The provision for demand management, he says, includes amounts to subsidise the installation of solar geysers and similar programmes necessary “to keep the lights on”.

The provision for buy-back agreements did not, therefore, amount to R8 billion.

Furthermore, according to Dames, no customer was forced into it. The agreements were also set up in such a way that workers at these plants kept their jobs.

He says these agreements are still the most cost-effective way to manage the balance between electricity supply and demand.

This is done to make space for the much-needed maintenance of power stations.

The other option is to use Eskom’s two gas turbines, which are only meant to be used in peak periods. Their generating cost is 10 times more expensive than that of Eskom’s coal-fired power stations.

There have been rumours that demand management will be taken out of Eskom’s hands and transferred to the newly established National Energy Efficiency Agency.

But, according to Dames, demand management is one of the critical variables for Eskom to achieve its mandate of keeping the lights on.

He says: “To take that out of our hands is like tying our hands behind our backs. But if the idea is that our mandate must change, then it must change.”

Eskom will first have to hold in-depth talks with government about every aspect of its job, he says, because key aspects have changed.

“We have been asking for a safety net for a long time. We worked out all the details for a compulsory system of power saving that should only be implemented when it becomes necessary, but there has been no decision about this.”

He says the department of energy must publish regulations to enforce this system, as he “does not believe rotational load shedding is the right option”.

In reply to a question on whether it would be fairer to turn off BHP Billiton’s smelters than to plunge the citizens of the country into darkness at different times, Dames said Eskom was bound by its contract with the mining firm.

After a long legal battle, Media24 recently established that BHP Billiton buys 9% of Eskom’s generated power at only 22.65 cents per kWh. This is considerably less than the generating cost of about 41c per kWh.
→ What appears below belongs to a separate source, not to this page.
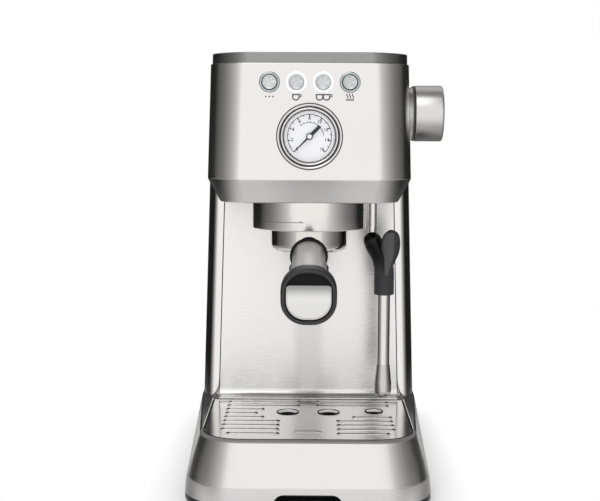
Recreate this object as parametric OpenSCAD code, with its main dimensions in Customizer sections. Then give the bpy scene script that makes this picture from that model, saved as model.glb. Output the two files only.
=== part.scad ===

According to Dames, the contract with BHP Billiton and other large industrial customers allowed Eskom to interrupt the power supply for a limited number of hours per week, if necessary, and Eskom has been doing so for some time.

Dames does not believe the assurances given by Hitachi and Alstom, the main contractors at the Medupi construction project, to correct construction faults and make up lost time.

“They have given assurances in the past, and these did not materialise. They will have to convince me,” he says.

Dames spoke to City Press from Medupi, just outside Lephalale, on Thursday about the struggling project that must supply its first power to the grid before the end of the year.

Because of labour unrest, very little construction work has been done this year, and faulty welding by Hitachi and software problems with Alstom raise further concerns.

Dames said he is now keeping a close eye on these contractors and has sent for their top manager from abroad.

Eskom’s relationship with Hitachi and Alstom has been tense for some time, he says.

“I hold them accountable.

The delays were caused by the contractors. We will take recourse to all contractual remedies if needed.”

This normally includes penalty costs and, in extreme cases, a contract can be suspended due to nonperformance.

The contractors will bear the cost of the strikes, Dames says. “It was their workers who went on strike, not Eskom’s.”

Eskom expects claims from other contractors who have suffered losses because of the effects of the labour unrest at Hitachi and Alstom, but the utility plans to recover this from the two contractors.

Earlier reports suggest this could amount to hundreds of millions of rands.